NSF/ANSI 58 Reverse Osmosis Drinking Water Treatment Systems. The NSF/ANSI 58 standard is similar to the NSF/ANSI 53 standard regarding lead. It also establishes the testing protocols and reduction requirements for filters that remove lead from drinking water, and the pass/fail reduction requirements have similarly changed from 10 ppb to 5 ppb in the 2019 version of this standard. The main difference versus NSF/ANSI 53 is that NSF/ANSI 58 specifically addresses reverse osmosis (RO) membranes and systems as the title implies.
NSF/ANSI 372 Drinking Water System Components - Lead Content. The NSF/ANSI 372 standard addresses the amount of lead content in any materials that come in contact with drinking water. This standard is directly in response to section 1417 of the Safe Drinking Water Act (SWDA) which prohibits the use of plumbing fittings, fixtures, solders, and fluxes which do not meet the definition of “lead free.” Lead free is defined in the act as “not containing more than 0.2% lead when used with respect to solder and flux; and not more than a weighted average of 0.25% lead when used with respect to the wetted surfaces of pipes, pipe fittings, plumbing fittings, and fixtures.”
The NSF/ANSI standard defines both the acceptable analytical procedures as well as the components of a product that are required to be tested. Specifically, any materials that have lead specified in their composition, or any materials that are more than 10% of the total wetted surface area of the certified system or component must be further evaluated for lead content. Outside of solders and fluxes, lead is typically found in brass and bronze, and those are the materials which often fail the testing.
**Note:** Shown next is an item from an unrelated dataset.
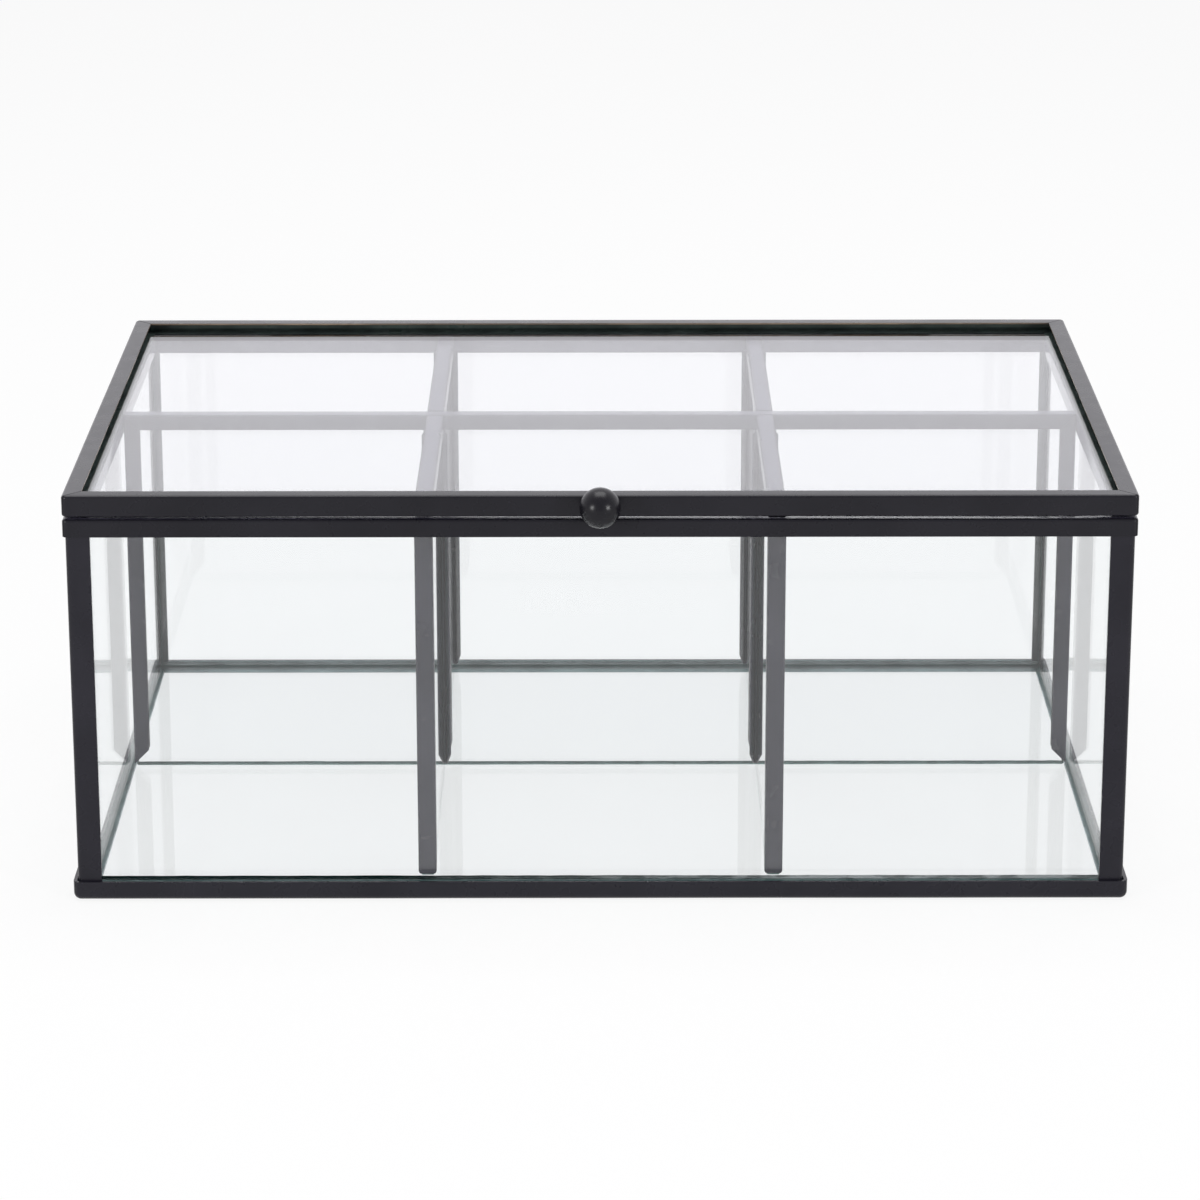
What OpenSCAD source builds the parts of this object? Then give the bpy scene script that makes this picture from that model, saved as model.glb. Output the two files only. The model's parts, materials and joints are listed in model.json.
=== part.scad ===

Although manufacturers are required to comply with the Safe Drinking Water Act (SDWA), there is currently no federal requirement to obtain NSF/ANSI 372 certification. State and local legislations may require NSF/ANSI 372 certification for products sold within their jurisdictions, however. In general, certification to NSF/ANSI 372 is one of the easiest ways to ensure compliance to the SDWA.
NSF/ANSI/CAN 600 (Formerly part of NSF/ANSI/CAN 61) - Health Effects Evaluation and Criteria for Chemicals in Drinking Water. The NSF/ANSI/CAN 600 standard is referenced via NSF/ANSI/CAN 61 in many other standards under the material safety section, commonly known as extraction testing. Extraction testing is a required test for any certified filtration system, material or component to determine if the product itself is leaching any harmful materials back into the drinking water. This is important to ensure that certified filtration systems are not making the drinking water worse than if they were not there.
The NSF/ANSI/CAN 600 specifically addresses the pass/fail criteria for the level of substances that may leach out into the drinking water, including lead. Currently, this level is also set at 5 ppb for most residential water filtration systems.
This standard may seem redundant when considered with NSF/ANSI 372, as both address the safety of materials contacting the drinking water. However, there is a need for both as NSF/ANSI 372 establishes the criteria to specifically comply with the SWDA, while extraction testing and NSF/ANSI/CAN 600 establishes the limits on lead actually leaching into the water. NSF/ANSI/CAN 600 also addresses many other substances beyond lead. The two standards are particularly important when considering the events that occurred in Flint; lead sat dormant and trapped in supply lines for many years until a water source change caused the lead to eventually be released from them.
Different products may be certified to any number of the above standards. For instance, a lead removal filter typically would be certified to NSF/ANSI 53 and 372, while passing the extraction levels defined by NSF/ANSI/CAN 600. A plumbing fitting, such as a faucet, typically would be certified to NSF/ANSI 372 and NSF/ANSI/CAN 61, which also refers to the extraction levels of NSF/ANSI/CAN 600. There are other standards in the industry that products can be certified to, as well. ASSE LEC 2006-2019 is a standard similar to NSF/ANSI 58, but is specific to point-of-entry RO systems. This standard still has a pass/fail level of 10 ppb for lead reduction, but is likely to be reduced to 5 ppb during the next revision.
Each day, we continue to get a better understanding of just how large the scope of the lead problem is in our drinking water. It is also clear that without massive infrastructure improvements, the issue will continue to persist for many years. It is therefore important for members of our industry to have a firm grasp of all the standards which relate to lead, as those are the tools that help ensure we are collectively providing our nation with access to safe drinking water.